Recorded information:
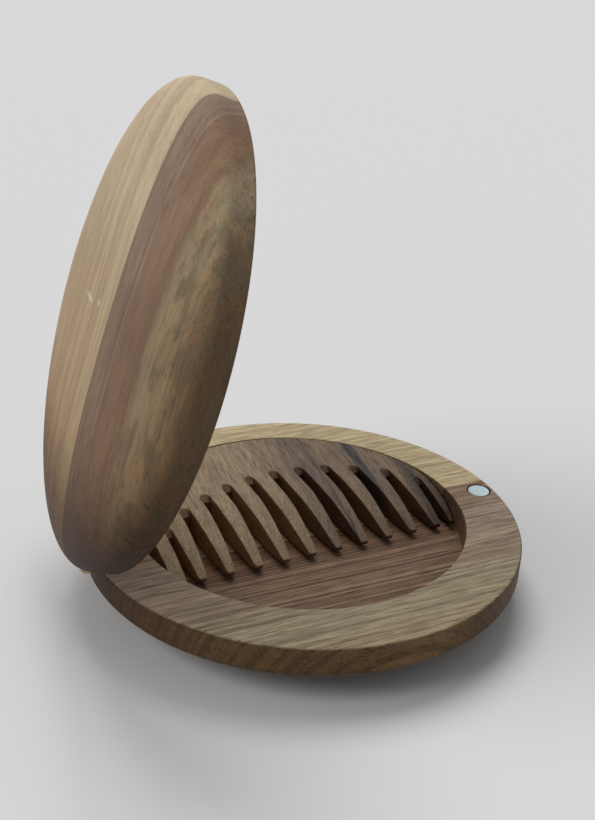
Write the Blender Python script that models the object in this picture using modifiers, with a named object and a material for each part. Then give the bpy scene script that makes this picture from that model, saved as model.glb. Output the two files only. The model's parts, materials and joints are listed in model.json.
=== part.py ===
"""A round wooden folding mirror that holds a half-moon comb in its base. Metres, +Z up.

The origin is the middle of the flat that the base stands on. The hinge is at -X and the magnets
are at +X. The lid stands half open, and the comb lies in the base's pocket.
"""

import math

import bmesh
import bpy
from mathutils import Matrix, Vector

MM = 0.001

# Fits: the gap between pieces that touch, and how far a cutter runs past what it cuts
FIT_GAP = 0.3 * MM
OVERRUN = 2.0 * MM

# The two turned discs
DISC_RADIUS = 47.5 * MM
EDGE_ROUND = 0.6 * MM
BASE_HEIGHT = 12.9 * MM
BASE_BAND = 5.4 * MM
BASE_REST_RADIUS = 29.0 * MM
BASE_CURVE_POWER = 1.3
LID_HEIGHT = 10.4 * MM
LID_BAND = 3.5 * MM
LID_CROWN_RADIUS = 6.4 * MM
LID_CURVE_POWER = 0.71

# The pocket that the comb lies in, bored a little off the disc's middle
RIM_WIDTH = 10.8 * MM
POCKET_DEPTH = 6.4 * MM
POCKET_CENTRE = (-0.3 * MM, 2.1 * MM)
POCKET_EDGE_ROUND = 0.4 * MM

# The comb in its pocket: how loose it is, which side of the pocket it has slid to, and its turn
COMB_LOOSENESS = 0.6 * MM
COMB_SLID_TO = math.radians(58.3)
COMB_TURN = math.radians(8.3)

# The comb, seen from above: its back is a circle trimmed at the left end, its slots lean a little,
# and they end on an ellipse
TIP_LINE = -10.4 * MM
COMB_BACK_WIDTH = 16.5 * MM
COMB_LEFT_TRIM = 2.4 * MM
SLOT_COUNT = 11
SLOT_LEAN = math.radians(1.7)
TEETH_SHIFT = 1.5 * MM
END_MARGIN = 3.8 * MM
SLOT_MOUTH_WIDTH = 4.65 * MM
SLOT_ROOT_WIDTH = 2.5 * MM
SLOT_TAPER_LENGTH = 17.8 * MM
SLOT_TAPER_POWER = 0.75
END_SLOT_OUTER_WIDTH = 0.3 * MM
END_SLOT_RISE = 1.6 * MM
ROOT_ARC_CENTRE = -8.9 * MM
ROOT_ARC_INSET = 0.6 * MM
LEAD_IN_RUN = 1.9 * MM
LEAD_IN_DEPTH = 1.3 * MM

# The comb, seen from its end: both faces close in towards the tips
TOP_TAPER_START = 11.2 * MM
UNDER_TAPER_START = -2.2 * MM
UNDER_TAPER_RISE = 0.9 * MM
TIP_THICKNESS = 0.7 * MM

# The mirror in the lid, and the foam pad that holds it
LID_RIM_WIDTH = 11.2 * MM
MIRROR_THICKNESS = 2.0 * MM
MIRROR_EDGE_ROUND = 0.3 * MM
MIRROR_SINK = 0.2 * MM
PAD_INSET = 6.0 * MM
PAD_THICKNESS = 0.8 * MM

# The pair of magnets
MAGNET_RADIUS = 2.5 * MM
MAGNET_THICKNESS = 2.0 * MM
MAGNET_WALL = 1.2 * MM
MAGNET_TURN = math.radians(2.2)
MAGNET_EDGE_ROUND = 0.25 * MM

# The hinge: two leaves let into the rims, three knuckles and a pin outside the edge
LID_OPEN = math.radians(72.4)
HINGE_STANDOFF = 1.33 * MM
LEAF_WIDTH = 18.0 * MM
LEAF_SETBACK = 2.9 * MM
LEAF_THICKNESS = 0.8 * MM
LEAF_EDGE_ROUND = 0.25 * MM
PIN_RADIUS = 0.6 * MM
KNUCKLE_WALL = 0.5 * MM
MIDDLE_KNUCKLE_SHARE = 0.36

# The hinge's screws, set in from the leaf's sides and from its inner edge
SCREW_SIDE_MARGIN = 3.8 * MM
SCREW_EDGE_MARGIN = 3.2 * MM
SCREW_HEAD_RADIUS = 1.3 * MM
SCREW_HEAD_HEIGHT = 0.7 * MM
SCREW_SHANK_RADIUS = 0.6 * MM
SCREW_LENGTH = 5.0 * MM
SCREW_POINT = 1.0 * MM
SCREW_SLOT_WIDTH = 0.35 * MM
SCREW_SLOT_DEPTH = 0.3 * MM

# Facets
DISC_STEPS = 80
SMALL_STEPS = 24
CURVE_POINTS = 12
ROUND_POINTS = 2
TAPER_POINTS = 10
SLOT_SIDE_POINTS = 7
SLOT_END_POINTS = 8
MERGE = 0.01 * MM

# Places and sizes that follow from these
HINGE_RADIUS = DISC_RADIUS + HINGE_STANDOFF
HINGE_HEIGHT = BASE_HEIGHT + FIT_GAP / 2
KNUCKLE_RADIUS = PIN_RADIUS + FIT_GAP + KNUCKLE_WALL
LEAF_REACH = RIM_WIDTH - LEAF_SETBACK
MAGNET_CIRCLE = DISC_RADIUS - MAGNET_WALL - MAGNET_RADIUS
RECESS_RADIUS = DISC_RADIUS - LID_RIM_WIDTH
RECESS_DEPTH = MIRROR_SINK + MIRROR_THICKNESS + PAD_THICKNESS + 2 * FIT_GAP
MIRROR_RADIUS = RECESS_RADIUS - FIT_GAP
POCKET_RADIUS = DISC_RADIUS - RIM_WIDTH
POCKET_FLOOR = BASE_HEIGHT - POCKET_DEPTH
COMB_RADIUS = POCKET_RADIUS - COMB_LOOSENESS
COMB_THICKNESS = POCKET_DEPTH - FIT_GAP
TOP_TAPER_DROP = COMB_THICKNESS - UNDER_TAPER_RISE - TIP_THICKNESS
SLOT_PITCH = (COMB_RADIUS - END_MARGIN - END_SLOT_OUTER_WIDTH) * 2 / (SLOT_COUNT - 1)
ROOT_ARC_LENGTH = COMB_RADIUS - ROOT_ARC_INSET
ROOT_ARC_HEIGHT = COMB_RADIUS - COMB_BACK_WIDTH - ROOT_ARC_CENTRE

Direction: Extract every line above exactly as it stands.

Answer for the task:
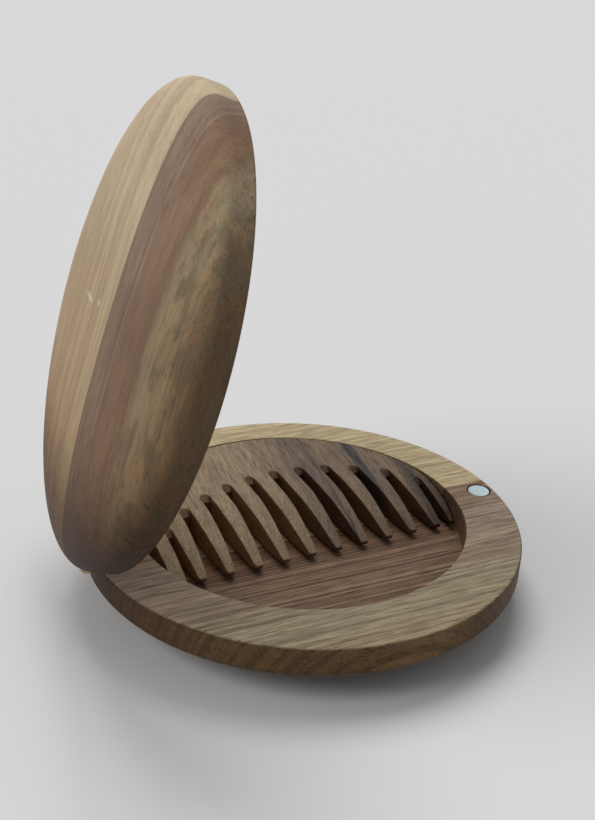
Write the Blender Python script that models the object in this picture using modifiers, with a named object and a material for each part. Then give the bpy scene script that makes this picture from that model, saved as model.glb. Output the two files only. The model's parts, materials and joints are listed in model.json.
=== part.py ===
"""A round wooden folding mirror that holds a half-moon comb in its base. Metres, +Z up.

The origin is the middle of the flat that the base stands on. The hinge is at -X and the magnets
are at +X. The lid stands half open, and the comb lies in the base's pocket.
"""

import math

import bmesh
import bpy
from mathutils import Matrix, Vector

MM = 0.001

# Fits: the gap between pieces that touch, and how far a cutter runs past what it cuts
FIT_GAP = 0.3 * MM
OVERRUN = 2.0 * MM

# The two turned discs
DISC_RADIUS = 47.5 * MM
EDGE_ROUND = 0.6 * MM
BASE_HEIGHT = 12.9 * MM
BASE_BAND = 5.4 * MM
BASE_REST_RADIUS = 29.0 * MM
BASE_CURVE_POWER = 1.3
LID_HEIGHT = 10.4 * MM
LID_BAND = 3.5 * MM
LID_CROWN_RADIUS = 6.4 * MM
LID_CURVE_POWER = 0.71

# The pocket that the comb lies in, bored a little off the disc's middle
RIM_WIDTH = 10.8 * MM
POCKET_DEPTH = 6.4 * MM
POCKET_CENTRE = (-0.3 * MM, 2.1 * MM)
POCKET_EDGE_ROUND = 0.4 * MM

# The comb in its pocket: how loose it is, which side of the pocket it has slid to, and its turn
COMB_LOOSENESS = 0.6 * MM
COMB_SLID_TO = math.radians(58.3)
COMB_TURN = math.radians(8.3)

# The comb, seen from above: its back is a circle trimmed at the left end, its slots lean a little,
# and they end on an ellipse
TIP_LINE = -10.4 * MM
COMB_BACK_WIDTH = 16.5 * MM
COMB_LEFT_TRIM = 2.4 * MM
SLOT_COUNT = 11
SLOT_LEAN = math.radians(1.7)
TEETH_SHIFT = 1.5 * MM
END_MARGIN = 3.8 * MM
SLOT_MOUTH_WIDTH = 4.65 * MM
SLOT_ROOT_WIDTH = 2.5 * MM
SLOT_TAPER_LENGTH = 17.8 * MM
SLOT_TAPER_POWER = 0.75
END_SLOT_OUTER_WIDTH = 0.3 * MM
END_SLOT_RISE = 1.6 * MM
ROOT_ARC_CENTRE = -8.9 * MM
ROOT_ARC_INSET = 0.6 * MM
LEAD_IN_RUN = 1.9 * MM
LEAD_IN_DEPTH = 1.3 * MM

# The comb, seen from its end: both faces close in towards the tips
TOP_TAPER_START = 11.2 * MM
UNDER_TAPER_START = -2.2 * MM
UNDER_TAPER_RISE = 0.9 * MM
TIP_THICKNESS = 0.7 * MM

# The mirror in the lid, and the foam pad that holds it
LID_RIM_WIDTH = 11.2 * MM
MIRROR_THICKNESS = 2.0 * MM
MIRROR_EDGE_ROUND = 0.3 * MM
MIRROR_SINK = 0.2 * MM
PAD_INSET = 6.0 * MM
PAD_THICKNESS = 0.8 * MM

# The pair of magnets
MAGNET_RADIUS = 2.5 * MM
MAGNET_THICKNESS = 2.0 * MM
MAGNET_WALL = 1.2 * MM
MAGNET_TURN = math.radians(2.2)
MAGNET_EDGE_ROUND = 0.25 * MM

# The hinge: two leaves let into the rims, three knuckles and a pin outside the edge
LID_OPEN = math.radians(72.4)
HINGE_STANDOFF = 1.33 * MM
LEAF_WIDTH = 18.0 * MM
LEAF_SETBACK = 2.9 * MM
LEAF_THICKNESS = 0.8 * MM
LEAF_EDGE_ROUND = 0.25 * MM
PIN_RADIUS = 0.6 * MM
KNUCKLE_WALL = 0.5 * MM
MIDDLE_KNUCKLE_SHARE = 0.36

# The hinge's screws, set in from the leaf's sides and from its inner edge
SCREW_SIDE_MARGIN = 3.8 * MM
SCREW_EDGE_MARGIN = 3.2 * MM
SCREW_HEAD_RADIUS = 1.3 * MM
SCREW_HEAD_HEIGHT = 0.7 * MM
SCREW_SHANK_RADIUS = 0.6 * MM
SCREW_LENGTH = 5.0 * MM
SCREW_POINT = 1.0 * MM
SCREW_SLOT_WIDTH = 0.35 * MM
SCREW_SLOT_DEPTH = 0.3 * MM

# Facets
DISC_STEPS = 80
SMALL_STEPS = 24
CURVE_POINTS = 12
ROUND_POINTS = 2
TAPER_POINTS = 10
SLOT_SIDE_POINTS = 7
SLOT_END_POINTS = 8
MERGE = 0.01 * MM

# Places and sizes that follow from these
HINGE_RADIUS = DISC_RADIUS + HINGE_STANDOFF
HINGE_HEIGHT = BASE_HEIGHT + FIT_GAP / 2
KNUCKLE_RADIUS = PIN_RADIUS + FIT_GAP + KNUCKLE_WALL
LEAF_REACH = RIM_WIDTH - LEAF_SETBACK
MAGNET_CIRCLE = DISC_RADIUS - MAGNET_WALL - MAGNET_RADIUS
RECESS_RADIUS = DISC_RADIUS - LID_RIM_WIDTH
RECESS_DEPTH = MIRROR_SINK + MIRROR_THICKNESS + PAD_THICKNESS + 2 * FIT_GAP
MIRROR_RADIUS = RECESS_RADIUS - FIT_GAP
POCKET_RADIUS = DISC_RADIUS - RIM_WIDTH
POCKET_FLOOR = BASE_HEIGHT - POCKET_DEPTH
COMB_RADIUS = POCKET_RADIUS - COMB_LOOSENESS
COMB_THICKNESS = POCKET_DEPTH - FIT_GAP
TOP_TAPER_DROP = COMB_THICKNESS - UNDER_TAPER_RISE - TIP_THICKNESS
SLOT_PITCH = (COMB_RADIUS - END_MARGIN - END_SLOT_OUTER_WIDTH) * 2 / (SLOT_COUNT - 1)
ROOT_ARC_LENGTH = COMB_RADIUS - ROOT_ARC_INSET
ROOT_ARC_HEIGHT = COMB_RADIUS - COMB_BACK_WIDTH - ROOT_ARC_CENTRE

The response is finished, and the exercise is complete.